Toddler born with three legs going home to Bangladesh after surgery in Australia
- Published
A Bangladeshi toddler born with a third leg attached to her pelvis is returning home after successful surgery in Australia.
Choity Khatun, who is three, was born with caudal twinning, meaning that part of a twin had developed in her pelvis.
Australian surgeons spent months working out how to remove the extra limb and reconstruct her pelvic area.
The toddler was brought to Australia from her village in Bangladesh by a charity, Children First Foundation.
Dr Chris Kimber, head of surgery at Monash Children's Hospital in Victoria, said Choity's case was very rare and the surgery had been "daunting".
"The operation is sort of determined by the individual and you have to spend a lot of time trying to analyse what's there and then plan a procedure that takes that into account," he told the Australian Broadcasting Corporation, external.
The Australian team held extensive discussions with doctors in Bangladesh, who had already performed some surgery.
The team had to determine whether further surgery was even possible or beneficial before she was brought to Australia last year.

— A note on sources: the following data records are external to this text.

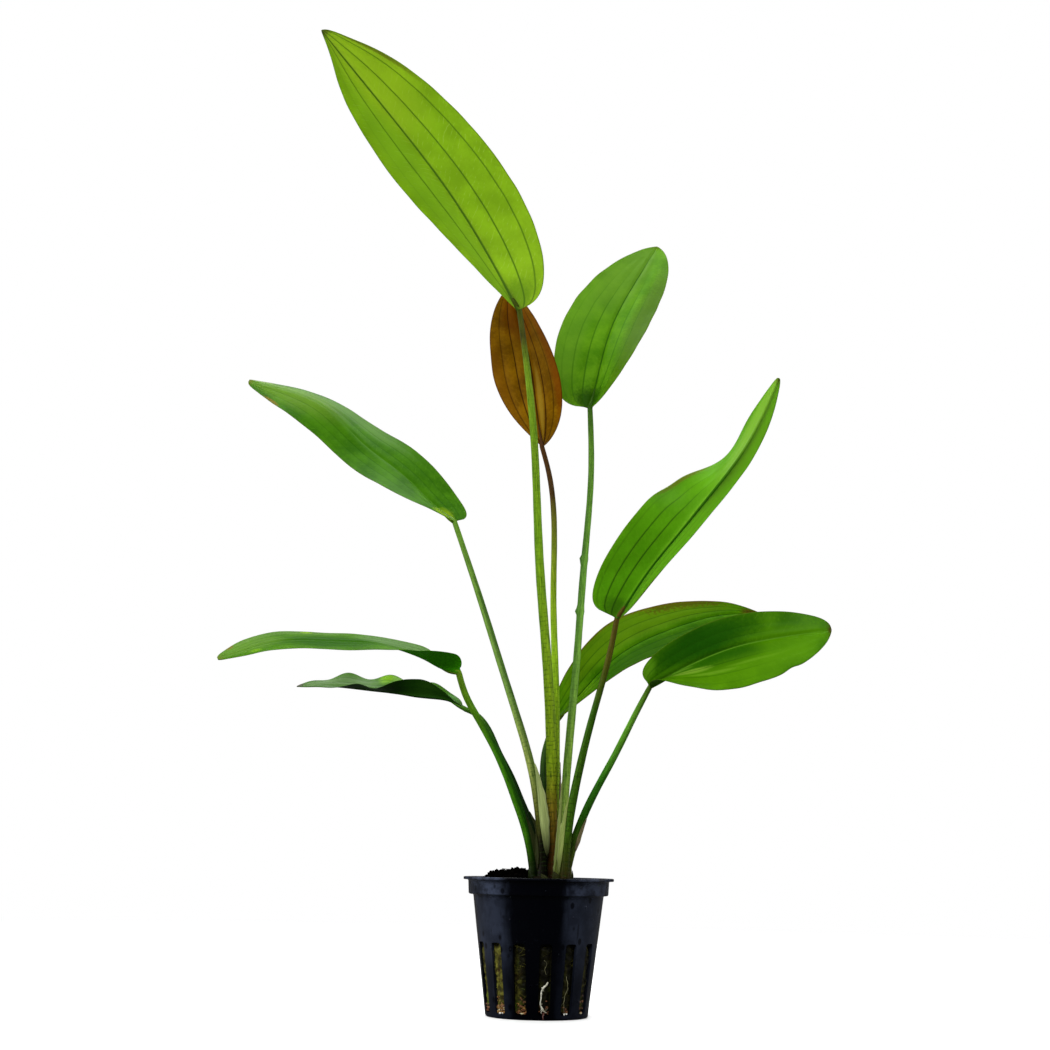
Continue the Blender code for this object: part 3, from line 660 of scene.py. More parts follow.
def add_slab(body, upper, lower, places, **marks):
    """A closed slab between two grids of points; places has the upper and the lower side's."""
    rows, columns = upper.shape[:2]
    count = rows * columns
    top = grid_quads(rows, columns)
    grid = np.arange(count).reshape(rows, columns)
    border = np.concatenate([grid[0], grid[1:, -1], grid[-1, -2::-1], grid[-2:0:-1, 0]])
    ahead = np.roll(border, -1)
    rim = np.stack([ahead, border, border + count, ahead + count], axis=-1)
    quads = np.concatenate([top, top[:, ::-1] + count, rim])
    body.add(np.stack([upper, lower]), quads, place=np.stack(places), **marks)


def carried_frames(route):
    """Two directions across a route at each point, turned as little as can be from one to the next."""
    ahead = unit(np.gradient(route, axis=0))
    first = np.array([1.0, 0.0, 0.0])
    across = []
    for direction in ahead:
        first = unit(first - first.dot(direction) * direction)
        across.append(first)
    across = np.array(across)
    return across, np.cross(ahead, across)


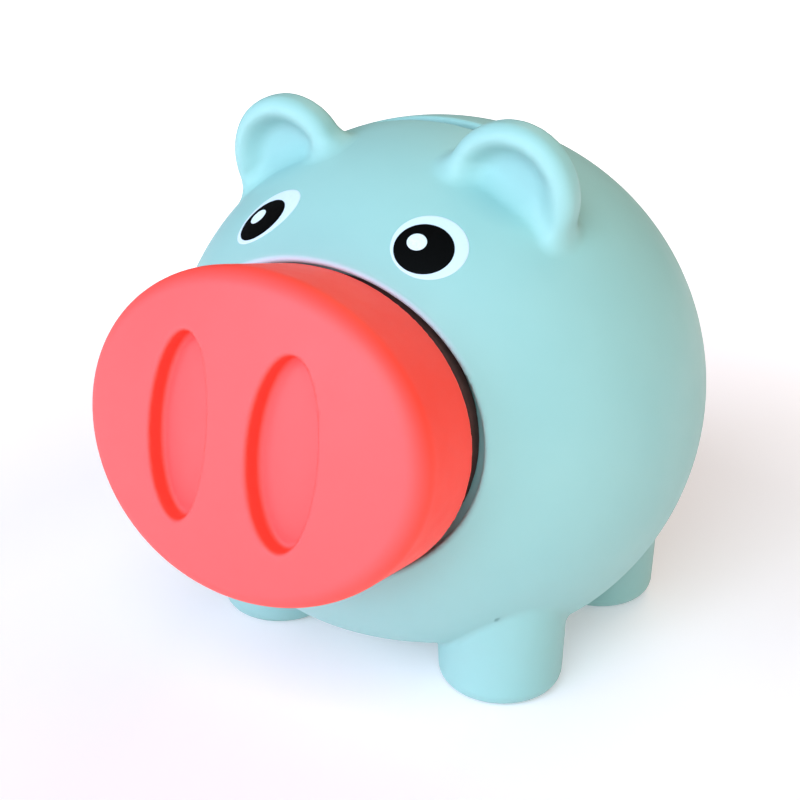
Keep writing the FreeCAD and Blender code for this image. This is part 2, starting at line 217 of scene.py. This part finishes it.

Doctors in Bangladesh had removed part of the leg "but she was still left with a large mass sitting there in her pelvis between her two normal legs", Dr Kimber said.
"Because there's part of a twin in there, she had two rectums, two vaginas, potentially two anuses - double bits that were growing into a very abnormal area."
After a lengthy planning process, the team embarked on the surgery in November.
They removed the part of the leg that was left behind and carried out reconstruction work to ensure the little girl was continent - something that will help her to function much better back at home.
Dr Kimber said the toddler, who is partially blind, was now walking and running around, and had put on weight.
He said she might need further corrective surgery during her teenage years but would be able to return home to Bangladesh with her mother "without medication or surgical aids".
Her mother, Shima Khatun, told Australian media, external on Thursday she was looking forward to going home to her family and watching her daughter play.
"Everything is good now… she can play like other babies… she is the same [as them]," she said.